- INSTRUCTIONS TO FOLLOW -
Separate out the lines that hold "scene".

(begin)

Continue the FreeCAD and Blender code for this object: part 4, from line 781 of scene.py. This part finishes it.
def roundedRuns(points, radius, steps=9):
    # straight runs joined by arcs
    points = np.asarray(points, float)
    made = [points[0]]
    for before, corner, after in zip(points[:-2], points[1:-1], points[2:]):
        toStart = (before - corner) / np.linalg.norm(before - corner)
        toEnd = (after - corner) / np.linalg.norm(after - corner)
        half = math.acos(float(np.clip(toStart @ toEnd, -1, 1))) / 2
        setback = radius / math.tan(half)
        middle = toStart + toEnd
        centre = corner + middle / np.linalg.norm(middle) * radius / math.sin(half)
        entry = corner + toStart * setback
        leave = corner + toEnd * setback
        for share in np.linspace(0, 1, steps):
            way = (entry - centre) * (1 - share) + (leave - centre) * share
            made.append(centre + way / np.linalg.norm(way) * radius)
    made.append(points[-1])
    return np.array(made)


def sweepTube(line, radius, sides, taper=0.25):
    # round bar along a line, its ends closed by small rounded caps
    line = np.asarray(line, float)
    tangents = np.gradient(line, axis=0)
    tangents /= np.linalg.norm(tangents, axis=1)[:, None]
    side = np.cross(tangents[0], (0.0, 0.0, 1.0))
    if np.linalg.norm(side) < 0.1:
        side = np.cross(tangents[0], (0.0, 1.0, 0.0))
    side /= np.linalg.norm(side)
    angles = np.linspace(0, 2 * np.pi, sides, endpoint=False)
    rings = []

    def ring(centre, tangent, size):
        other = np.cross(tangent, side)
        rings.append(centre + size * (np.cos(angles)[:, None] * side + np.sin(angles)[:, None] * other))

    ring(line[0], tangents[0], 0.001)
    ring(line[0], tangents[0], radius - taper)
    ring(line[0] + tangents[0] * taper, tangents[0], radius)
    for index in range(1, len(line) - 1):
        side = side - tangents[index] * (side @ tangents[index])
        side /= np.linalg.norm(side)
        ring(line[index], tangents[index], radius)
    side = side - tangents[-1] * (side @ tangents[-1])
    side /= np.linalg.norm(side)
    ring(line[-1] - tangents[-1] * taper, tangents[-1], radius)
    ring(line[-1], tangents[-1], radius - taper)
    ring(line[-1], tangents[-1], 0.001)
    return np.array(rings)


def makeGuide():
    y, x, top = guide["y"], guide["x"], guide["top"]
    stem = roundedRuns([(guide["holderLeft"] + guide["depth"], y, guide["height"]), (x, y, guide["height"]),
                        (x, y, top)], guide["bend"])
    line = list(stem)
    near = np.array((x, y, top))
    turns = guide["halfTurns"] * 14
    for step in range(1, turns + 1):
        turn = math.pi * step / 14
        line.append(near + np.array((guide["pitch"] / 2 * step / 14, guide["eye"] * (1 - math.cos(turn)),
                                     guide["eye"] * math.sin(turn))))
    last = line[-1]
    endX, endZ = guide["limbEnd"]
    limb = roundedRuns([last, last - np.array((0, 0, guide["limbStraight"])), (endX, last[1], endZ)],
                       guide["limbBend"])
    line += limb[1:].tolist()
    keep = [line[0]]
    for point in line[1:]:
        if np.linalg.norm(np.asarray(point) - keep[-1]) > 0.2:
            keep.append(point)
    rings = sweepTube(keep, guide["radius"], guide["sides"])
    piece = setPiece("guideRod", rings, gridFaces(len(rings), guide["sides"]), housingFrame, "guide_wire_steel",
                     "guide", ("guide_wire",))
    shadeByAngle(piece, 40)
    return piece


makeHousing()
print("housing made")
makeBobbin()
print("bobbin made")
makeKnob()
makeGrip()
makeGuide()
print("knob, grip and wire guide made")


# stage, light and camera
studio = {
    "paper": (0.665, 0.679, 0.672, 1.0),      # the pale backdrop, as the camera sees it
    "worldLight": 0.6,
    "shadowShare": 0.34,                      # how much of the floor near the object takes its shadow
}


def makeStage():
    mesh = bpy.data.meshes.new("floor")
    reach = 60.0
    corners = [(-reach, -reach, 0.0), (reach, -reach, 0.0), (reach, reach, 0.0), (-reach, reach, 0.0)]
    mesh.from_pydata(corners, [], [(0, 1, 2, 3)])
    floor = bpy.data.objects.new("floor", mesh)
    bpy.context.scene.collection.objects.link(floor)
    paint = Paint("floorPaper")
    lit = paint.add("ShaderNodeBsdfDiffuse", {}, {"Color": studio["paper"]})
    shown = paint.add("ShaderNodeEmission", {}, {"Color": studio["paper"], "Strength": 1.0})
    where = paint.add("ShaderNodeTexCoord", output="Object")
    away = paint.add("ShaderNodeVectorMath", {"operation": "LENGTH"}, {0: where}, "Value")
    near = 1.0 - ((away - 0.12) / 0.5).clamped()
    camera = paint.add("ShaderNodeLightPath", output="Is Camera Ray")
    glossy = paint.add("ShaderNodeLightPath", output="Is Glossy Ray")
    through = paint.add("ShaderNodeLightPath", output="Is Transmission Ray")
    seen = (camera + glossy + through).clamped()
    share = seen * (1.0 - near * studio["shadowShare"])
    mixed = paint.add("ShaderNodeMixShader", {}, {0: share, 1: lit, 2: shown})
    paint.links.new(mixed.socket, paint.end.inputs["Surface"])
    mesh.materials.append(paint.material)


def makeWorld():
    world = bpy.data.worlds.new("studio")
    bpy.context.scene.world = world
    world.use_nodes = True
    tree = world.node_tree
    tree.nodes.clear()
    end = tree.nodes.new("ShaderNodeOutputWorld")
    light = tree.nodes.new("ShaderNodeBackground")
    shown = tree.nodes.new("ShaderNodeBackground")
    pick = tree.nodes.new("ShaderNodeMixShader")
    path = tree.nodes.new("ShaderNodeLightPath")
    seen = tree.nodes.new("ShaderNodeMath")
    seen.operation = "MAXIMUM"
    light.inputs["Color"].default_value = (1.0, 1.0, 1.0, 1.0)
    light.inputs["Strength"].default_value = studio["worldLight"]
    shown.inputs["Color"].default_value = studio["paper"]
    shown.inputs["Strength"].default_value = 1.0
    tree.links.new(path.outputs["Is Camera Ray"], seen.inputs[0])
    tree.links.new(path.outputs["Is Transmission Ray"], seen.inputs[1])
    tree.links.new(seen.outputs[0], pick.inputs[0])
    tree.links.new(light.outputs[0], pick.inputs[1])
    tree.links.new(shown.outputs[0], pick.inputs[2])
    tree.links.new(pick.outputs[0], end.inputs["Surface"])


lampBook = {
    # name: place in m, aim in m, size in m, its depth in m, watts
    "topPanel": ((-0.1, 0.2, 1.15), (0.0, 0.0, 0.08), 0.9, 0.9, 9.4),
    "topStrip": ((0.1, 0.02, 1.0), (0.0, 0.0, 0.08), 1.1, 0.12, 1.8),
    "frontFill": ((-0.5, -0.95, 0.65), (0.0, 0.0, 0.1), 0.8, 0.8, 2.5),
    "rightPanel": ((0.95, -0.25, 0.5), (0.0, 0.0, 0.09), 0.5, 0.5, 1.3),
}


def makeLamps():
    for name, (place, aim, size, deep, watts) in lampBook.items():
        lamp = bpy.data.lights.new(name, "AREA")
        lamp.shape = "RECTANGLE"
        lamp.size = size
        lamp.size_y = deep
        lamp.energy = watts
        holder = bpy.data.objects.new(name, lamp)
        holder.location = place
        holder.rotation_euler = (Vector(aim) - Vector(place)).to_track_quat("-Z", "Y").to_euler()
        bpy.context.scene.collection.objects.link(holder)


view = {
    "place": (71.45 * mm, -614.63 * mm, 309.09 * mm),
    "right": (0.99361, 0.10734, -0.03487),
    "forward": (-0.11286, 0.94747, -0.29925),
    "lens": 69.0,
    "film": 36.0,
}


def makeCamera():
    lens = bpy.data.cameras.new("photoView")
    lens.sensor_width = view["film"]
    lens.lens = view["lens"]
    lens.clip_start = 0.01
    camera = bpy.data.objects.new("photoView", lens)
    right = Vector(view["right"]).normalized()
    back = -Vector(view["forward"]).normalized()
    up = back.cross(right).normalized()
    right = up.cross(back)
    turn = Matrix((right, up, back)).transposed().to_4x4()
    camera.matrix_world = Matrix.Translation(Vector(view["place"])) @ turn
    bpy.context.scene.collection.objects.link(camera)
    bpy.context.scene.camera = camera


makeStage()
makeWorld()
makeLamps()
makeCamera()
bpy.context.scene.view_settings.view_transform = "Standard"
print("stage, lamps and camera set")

(end)

- FULL SOLUTION -
Continue the FreeCAD and Blender code for this object: part 4, from line 781 of scene.py. This part finishes it.
    bpy.context.scene.collection.objects.link(floor)
    bpy.context.scene.world = world
        bpy.context.scene.collection.objects.link(holder)
    bpy.context.scene.collection.objects.link(camera)
    bpy.context.scene.camera = camera
bpy.context.scene.view_settings.view_transform = "Standard"